Quatre ans plus tard, dans la joie de la Libération, nouveaux tours de passe-passe et, sous le nom de ive République, la France se retrouve affublée du plus ridicule des régimes, où les ministères défilaient comme des figurines dans un stand de foire. Il faudra une nouvelle tragédie nationale, l’Algérie, pour qu’il s’écroule à son tour, en s’abandonnant dans les bras d’un célèbre général.
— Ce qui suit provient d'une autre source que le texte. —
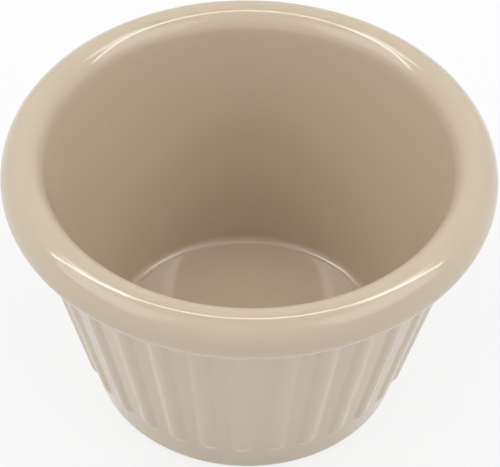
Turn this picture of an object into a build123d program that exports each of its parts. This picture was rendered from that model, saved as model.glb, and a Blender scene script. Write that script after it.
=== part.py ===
from build123d import *
from math import cos, radians, sin, tan
import os

# Fluted ramekin, moulded in one piece. Millimetres, +Z up.
# The origin is the middle of the foot, on the table. One rib faces -Y.

# Overall form
height = 49.3
rim_radius = 40.0  # widest circle of the rolled rim
wall_draft = 13.5  # lean of the fluted wall, in degrees
cavity_draft = 12.3  # lean of the inner wall, in degrees

# Rolled rim
rim_roll = 3.7  # from the crest circle out to the widest circle
rim_drop = 4.75  # from the crest down to the widest circle
rim_depth = 7.9  # from the crest down to the underside of the rim
rim_overhang = 3.7  # from the plain band out to the widest circle
lip_radius = 2.5  # rounding from the crest into the cavity

# Plain band under the rim, a little prouder than the ribs
band_proud = 0.68
band_depth = 10.9  # from the crest down to where the band starts to fade
band_fade = 1.2  # height over which the band drops back to the fluted wall

# Ribs between the flutes. Each has a round crown and a round lower end, and
# shrinks with the wall's radius on the way down.
rib_count = 32
rib_width = 3.9  # where the crown meets the wall, at the band
rib_proud = 0.62  # at the band
rib_end_height = 8.2  # centre of the round lower end, above the table

# Floor and foot
floor_height = 4.3  # top of the floor, above the table
floor_round = 1.4  # rounding between the floor and the inner wall
foot_round = 2.4  # rounding at the bottom of the fluted wall
foot_land = 2.0  # flat ring that the ramekin stands on
foot_recess = 1.2  # depth of the hollow under the floor
foot_bevel = 0.4

overrun = 1.0  # how far a cut or a rib runs past what it meets
round_steps = 5  # straight steps in a rounding of the rim
corner_steps = 3  # and in a rounding of the floor or the foot

# Fluted wall
lean = tan(radians(wall_draft))
band_radius = rim_radius - rim_overhang
band_offset = band_proud / cos(radians(wall_draft))
rim_underside = height - rim_depth
wall_foot_radius = band_radius - band_offset - rim_underside * lean
band_end = height - band_depth
fade_end = band_end - band_fade


def wall_radius(z):
    return wall_foot_radius + z * lean


def rounding(center, reach, start, sweep, steps):
    """Points along a quarter round or less, with reach as (across, up)."""
    turns = [radians(start + sweep * step / steps) for step in range(steps + 1)]
    return [
        (center[0] + reach[0] * cos(turn), center[1] + reach[1] * sin(turn))
        for turn in turns
    ]


# Outside of the bowl, from the foot up over the rim to the crest
crest_radius = rim_radius - rim_roll
widest_z = height - rim_drop
bead_radius = rim_depth - rim_drop
foot_reach = foot_round * tan(radians(90 - wall_draft) / 2)
foot_radius = wall_foot_radius - foot_reach
foot = rounding(
    (foot_radius, foot_round), (foot_round, foot_round), -90, 90 - wall_draft, corner_steps
)
bead = rounding(
    (rim_radius - bead_radius, widest_z), (bead_radius, bead_radius), -90, 90, round_steps
)
roll = rounding((crest_radius, widest_z), (rim_roll, rim_drop), 0, 90, round_steps)

with BuildPart() as ramekin:
    with BuildSketch(Plane.XZ):
        with BuildLine():
            Polyline(
                (0, 0),
                *foot,
                (wall_radius(fade_end), fade_end),
                (wall_radius(band_end) + band_offset, band_end),
                (band_radius, rim_underside),
                *bead,
                *roll[1:],
                (0, height),
                close=True,
            )
        make_face()
    revolve(axis=Axis.Z)

# One rib: a tapered round bar sunk in the wall, with a ball at its lower end
crown_radius = (rib_width**2 / 4 + rib_proud**2) / (2 * rib_proud)


def rib_shrink(z):
    return wall_radius(z) / wall_radius(band_end)


def rib_center(z):
    sunk = (crown_radius - rib_proud) * rib_shrink(z)
    inward = Vector(-cos(radians(wall_draft)), 0, sin(radians(wall_draft)))
    return Vector(wall_radius(z), 0, z) + inward * sunk


rib_top = band_end + overrun
rib_line = rib_center(rib_top) - rib_center(rib_end_height)
with BuildPart() as rib:
    with Locations(Plane(origin=rib_center(rib_end_height), z_dir=rib_line)):
        Cone(
            crown_radius * rib_shrink(rib_end_height),
            crown_radius * rib_shrink(rib_top),
            rib_line.length,
            align=(Align.CENTER, Align.CENTER, Align.MIN),
        )
        Sphere(crown_radius * rib_shrink(rib_end_height))

# Cavity, from the lip down to the floor
lip_center = (crest_radius, height - lip_radius)
lip = rounding(lip_center, (lip_radius, lip_radius), 90, 90 - cavity_draft, round_steps)
lip_end_r, lip_end_z = lip[-1]
floor_radius = lip_end_r - (lip_end_z - floor_height) * tan(radians(cavity_draft))
floor_reach = floor_round * tan(radians(90 - cavity_draft) / 2)
floor_center = (floor_radius - floor_reach, floor_height + floor_round)
floor_corner = rounding(
    floor_center, (floor_round, floor_round), -cavity_draft, cavity_draft - 90, corner_steps
)

with ramekin:
    with PolarLocations(0, rib_count, start_angle=-90):
        add(rib.part)
    with BuildSketch(Plane.XZ):
        with BuildLine():
            Polyline(
                (0, height + overrun),
                (crest_radius, height + overrun),
                *lip,
                *floor_corner,
                (0, floor_height),
                close=True,
            )
        make_face()
    revolve(axis=Axis.Z, mode=Mode.SUBTRACT)
    with BuildSketch(Plane.XY):
        Circle(foot_radius - foot_land)
    extrude(amount=foot_recess, mode=Mode.SUBTRACT)
    foot_face = ramekin.faces().filter_by(Axis.Z).sort_by(Axis.Z)[0]
    chamfer(foot_face.inner_wires()[0].edges(), foot_bevel)

ramekin.part.label = "ramekin"
os.makedirs("parts", exist_ok=True)
export_step(ramekin.part, "parts/ramekin.step")
print("ramekin", ramekin.part.volume)
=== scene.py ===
import bpy
from math import atan2, cos, pi, radians, sin, tan
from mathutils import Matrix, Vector


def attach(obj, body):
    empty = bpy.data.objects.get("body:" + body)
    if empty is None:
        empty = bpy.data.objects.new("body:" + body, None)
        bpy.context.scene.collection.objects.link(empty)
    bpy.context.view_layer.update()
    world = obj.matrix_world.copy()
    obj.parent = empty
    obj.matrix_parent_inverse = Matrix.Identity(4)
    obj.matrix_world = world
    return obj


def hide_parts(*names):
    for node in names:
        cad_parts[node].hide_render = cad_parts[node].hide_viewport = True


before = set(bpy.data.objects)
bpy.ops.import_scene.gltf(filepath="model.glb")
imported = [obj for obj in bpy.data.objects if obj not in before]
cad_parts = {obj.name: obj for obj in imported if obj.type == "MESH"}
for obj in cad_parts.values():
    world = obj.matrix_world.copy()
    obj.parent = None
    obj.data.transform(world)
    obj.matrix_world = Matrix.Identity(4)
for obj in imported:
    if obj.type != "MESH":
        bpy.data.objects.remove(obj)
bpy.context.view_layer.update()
print("frame loaded")

# The dish in metres, as it stands on the table. Its inside is an open cavity.
bowl = dict(
    height=0.0493,
    rimRadius=0.040,
    wallDraft=radians(13.5),
    cavityDraft=radians(11.5),
    rimRoll=0.0037,  # crest circle out to the widest circle
    rimDrop=0.00475,  # crest down to the widest circle
    rimDepth=0.0079,  # crest down to the underside of the rim
    rimOverhang=0.0037,  # plain band out to the widest circle
    rimRootRound=0.0005,  # between the plain band and the underside of the rim
    lipReach=0.0036,  # half width of the oval that rounds the crest into the cavity
    lipDrop=0.0046,  # and its half height
    bandProud=0.00068,  # the plain band, a little prouder than the ribs
    bandDepth=0.0109,  # crest down to where the band starts to fade
    bandFade=0.0012,  # height over which it drops back to the fluted wall
    floorHeight=0.0043,
    floorRound=0.0014,  # between the floor and the inner wall
    footRound=0.0024,  # at the bottom of the fluted wall
    footLand=0.0020,  # width of the flat ring that the dish stands on
    footRecess=0.0012,  # depth of the hollow under the floor
    footRecessRound=0.0005,
    footEdgeRound=0.0004,
)

ribs = dict(
    count=32,
    width=0.0039,  # where the crown meets the wall, at the band
    proud=0.00062,  # of the crown over the wall, at the band
    endHeight=0.0082,  # centre of the round lower end, above the table
    endZone=0.0095,  # the mesh has closer rows up to this height
    softJoin=0.00030,  # how softly a rib meets the wall
    columnsEach=18,  # columns of the mesh to each rib
)

# straight steps in each stretch of the section, so rows in the mesh
steps = dict(
    recess=5,
    smallRound=3,
    footRound=7,
    ribEnds=22,
    ribs=22,
    bandFade=7,
    band=4,
    rimRoot=4,
    bead=10,
    roll=14,
    lip=14,
    innerWall=12,
    floorRound=12,
    floor=7,
)


def arcPoints(center, reach, start, sweep, count):
    turns = [start + sweep * step / count for step in range(count + 1)]
    return [(center[0] + reach[0] * cos(t), center[1] + reach[1] * sin(t)) for t in turns]


def between(a, b, count):
    # evenly spaced points between a and b, without the two ends
    shares = [step / count for step in range(1, count)]
    return [(a[0] + (b[0] - a[0]) * k, a[1] + (b[1] - a[1]) * k) for k in shares]


def roundedCorner(before, corner, after, radius, count):
    # arc that touches both straight sides of a corner
    inward = atan2(before[1] - corner[1], before[0] - corner[0])
    outward = atan2(after[1] - corner[1], after[0] - corner[0])
    opening = (outward - inward + pi) % (2 * pi) - pi
    side = 1 if opening > 0 else -1
    reach = radius / sin(abs(opening) / 2)
    middle = inward + opening / 2
    center = (corner[0] + reach * cos(middle), corner[1] + reach * sin(middle))
    sweep = -side * (pi - abs(opening))
    return arcPoints(center, (radius, radius), inward - side * pi / 2, sweep, count)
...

Dans son rôle d’homme providentiel, le général de Gaulle ne fut pas le plus malhabile. Mais il ne put ou sut assurer l’avenir. La fonction présidentielle, à laquelle il avait donné une forme d’indépendance, redevint après lui la propriété indivise des factions partisanes. Aujourd’hui, un visage et une voix paraissent être là, mais ne sont plus perçus que par une fraction des Français, et sans aucune perspective durable.
Ainsi retrouve-t-on toujours la question institutionnelle que Politique magazine n’a jamais cessé de poser : comment rendre à la France le visage et la voix dont notre peuple a un si impérieux besoin? Comment épargner à ce pays cet état de manque qui le rend prêt à se jeter dans les bras du premier venu? La réponse est inscrite dans nos dix siècles d’histoire.